I always like to try and get images right in camera so I love using this dramatic flash technique. People who have dodged and burned black and white prints are basically doing exactly the same thing in a darkroom or when processing digital images e.g. in Lightroom. That principle of drawing the viewers eye by lightening specific areas with the dodging tool is exactly the same. Check out the unprocessed image of a wedding dress below.
The lower image works better as it sends the viewers eye to key bits of sparkling dress detail whereas the uniformly bright top image is bland, flat and offers no guidance - it doesn't invite the viewer and show them around half as well!
So bright areas really are one of the most important areas in composition, whether it is bright areas we see by clever squinting techniques, or areas we create with pools of flash light or in Lightroom. Quite why they are so rarely talked about by photographers, I am really not sure!
If you want this technique to sink in you need to go out and take photos of just bright areas. Don't worry if the photos are good or bad. It matters not. Its all about training yourself to see the areas. Get out , squint and spot and photograph 10 bright areas. If you can go out with another photographer take turns as models placing each other in the bright areas and see what powerful images you can start to make with this technique. Its hard at first but once you have the knack of seeing in this way it will be an invaluable tool for all your future compositions!
Lead in your viewer
Ok, so you have identified your subject. Remember the pointer that the lecturer used to use on powerpoint in college. For some reason you would always look at the tip of the pointer, no matter how boring the lesson. The next part is to do the same in your photo. Below I've used multiple high contrast lead in lines on the escalator rails, floor and ceiling strip lights all to send the viewer straight along to the brightly lit subject - a ghostly figure heading towards us- I think he was a pilot - the scene is Manchester Airports new terminal building. Lead in lines are easy to spot when you start to look for them. Fences, stair bannisters, bridges and roads all make great lead ins.
Lead in lines are easy to spot when you start to look for them. Fences, stair bannisters, bridges and roads all make great lead ins. Night scenes are full of bright streetlit roads with car headlights streaming along to lead you in. Why not make your next mini photo adventure a quest to find 10 lead in lines. Again, it matters not if there is no subject at the end of the lines. The aim of the game is simply to spot the lead ins. You will be surprised at how may lead ins jump out at you when you are directing your attention towards looking specifically for them.
Want to make lead in lines pop out of nowhere? Take look at the image below, how did we make effectively make our own lead in?
Now , imagine if you could make lead in lines on demand rather than being constantly on the look out for ones around you? Well the great news is that you can!
The key is good choice of your viewpoint. If you want to make your own lead in lines you need to get low, very low and preferably place your camera on the floor. A camera with a flip out back screen can help or you can do as I used to and shoot in live view and kneel down in the mud! Often the texture in the foreground works in your favour to provide a compelling lead in. Lines between paving stones can also make great lead ins. This image just needs a tiny red car tearing along the road on the horizon and leaving a smoke trail, then we have a subject and a picture.

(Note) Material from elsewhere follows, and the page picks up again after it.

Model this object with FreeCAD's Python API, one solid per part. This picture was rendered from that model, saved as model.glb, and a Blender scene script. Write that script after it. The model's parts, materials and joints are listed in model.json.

There are other great ways to manufacture the leading lines. Try placing your camera on or very near a building wall. Your lead in lines will be there if you spend a little time looking. then wait for a person to walk into the point where they converge. it is surprisingly easy in a busy area -you won't need to wait for long for your subject to arrive.
I have learned so much about taking better photos by looking at the work of great painters. Here is an image painted in 1686 by the Dutch master painter Hoegstraten . He welcomes his viewer into his world to tell them a story. How does he do this?
The image is a Trompe l'oeuil or trick of the eye. So beautifully is it painted that it actually convinces the viewer that it is a real 3 dimensional extension of the corridor in which it is situated. The painter is a genius and we can learn so much by breaking down the techniques he used way back in the 16th century to create this masterpiece. Here is a closer look
A fabulous lead in corridor with lots of high contrast bold lines for the eye to follow. Not only this but Hoegstraten emphasise the lead in by dappling the corridor with bright patches to help the viewers eye meander along taking in the majesty of the painting and leading you right up to the subject. Knowing a little more about the story behind the painting helps when you reach the subject -- the guy in the black hat ? He is enforcing a marriage contract upon the woman in the corner to a gentleman behind the pillar (hard to make him out). Barely visible at the window is the woman true love who can only look on! The painting exudes symbolism. The key on the right, perhaps having unlocked the birdcage above symbolising that the woman wants to fly away free from the chains of an unwanted marriage. W always call in for a look at the painting as part of my Composition workshop held each year at Dyrham Park, Gloucestershire. Enough of the art history... intriguing as the story is it is based on assunmptions rather than certainties ... lets get back to the lead in lines. Here is an image shot in the wondrous blue hour at dusk when the sky goes a deep blue, whatever the weather in the preceding day. A great time to take pictures..
Remember what we said about putting the horizon in the centre of a landscape - don't do it- it always looks bad! This scene has lots of potential, but how to realise it is the question? Well its time to go searching for some lead in lines, but this time none of there are straight.
The lead-in lines are curvy and they are subtle but they are nevertheless there and they guide the viewer in to the subject in a away that they are blissfully unaware of... much better than the bold, high contrast lines of the travelator at the airport. Wide bright lines wiggle from the bottom and left of the frame on a journey to top right. The leads guide you through warm and varied textures of the rock and really get your eye exploring the image. The difference between the first and second image is solely better horizon positioning coupled with some lovely lead in lines. I was not conscious of the lead in lines when I shot this, but I am now so looking for the curvy subtle lines when I next shoot a landscape!
Once you have got the habit of spotting lead in lines. Why not go out and shoot a portrait of a friend . Choose along lens e.g 85mm. Place your friend at the point where the lead ins converge take a photo then get them to move closer. Take a photo every few steps. Choose your best shot where the viewer is guided beautifully to the face. Good luck!